Keep every line where the word "joints" appears; drop the rest.

** begin DATASET EXCERPT **

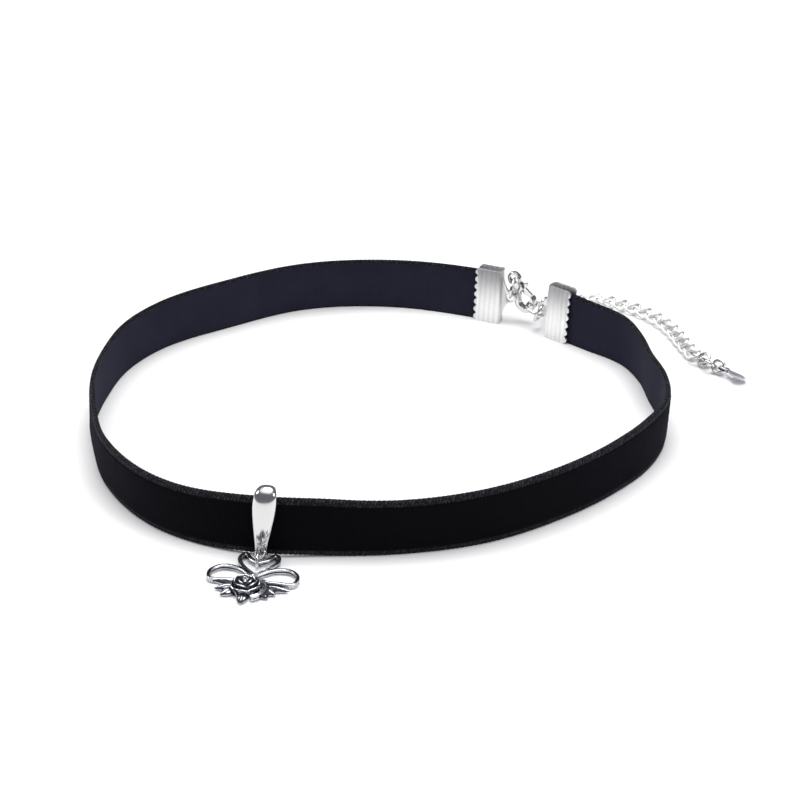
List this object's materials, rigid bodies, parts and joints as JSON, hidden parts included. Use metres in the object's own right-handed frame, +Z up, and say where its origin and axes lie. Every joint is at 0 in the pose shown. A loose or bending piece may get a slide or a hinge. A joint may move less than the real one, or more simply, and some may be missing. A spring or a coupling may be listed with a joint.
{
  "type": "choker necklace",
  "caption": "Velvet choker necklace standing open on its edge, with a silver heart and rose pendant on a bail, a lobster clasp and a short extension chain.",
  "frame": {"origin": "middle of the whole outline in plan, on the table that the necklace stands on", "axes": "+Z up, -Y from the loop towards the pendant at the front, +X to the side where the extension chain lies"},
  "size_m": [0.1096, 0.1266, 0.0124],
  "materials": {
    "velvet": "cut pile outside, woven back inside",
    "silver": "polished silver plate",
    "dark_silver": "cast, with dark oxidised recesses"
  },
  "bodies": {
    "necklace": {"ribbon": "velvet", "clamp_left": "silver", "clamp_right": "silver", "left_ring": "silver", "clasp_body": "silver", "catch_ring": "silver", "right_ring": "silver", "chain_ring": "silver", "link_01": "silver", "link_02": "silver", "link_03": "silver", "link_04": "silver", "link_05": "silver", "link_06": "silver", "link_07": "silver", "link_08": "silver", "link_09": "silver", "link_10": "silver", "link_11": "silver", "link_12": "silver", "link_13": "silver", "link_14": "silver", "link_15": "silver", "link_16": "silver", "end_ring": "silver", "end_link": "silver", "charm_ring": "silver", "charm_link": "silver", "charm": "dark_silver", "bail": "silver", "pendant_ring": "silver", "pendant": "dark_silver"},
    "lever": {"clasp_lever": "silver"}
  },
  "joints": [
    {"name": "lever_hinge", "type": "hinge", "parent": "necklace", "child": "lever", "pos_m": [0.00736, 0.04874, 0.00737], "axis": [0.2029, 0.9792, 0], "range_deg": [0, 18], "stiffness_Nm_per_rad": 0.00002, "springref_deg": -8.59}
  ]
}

** end DATASET EXCERPT **

### REPLY
List this object's materials, rigid bodies, parts and joints as JSON, hidden parts included. Use metres in the object's own right-handed frame, +Z up, and say where its origin and axes lie. Every joint is at 0 in the pose shown. A loose or bending piece may get a slide or a hinge. A joint may move less than the real one, or more simply, and some may be missing. A spring or a coupling may be listed with a joint.
  "joints": [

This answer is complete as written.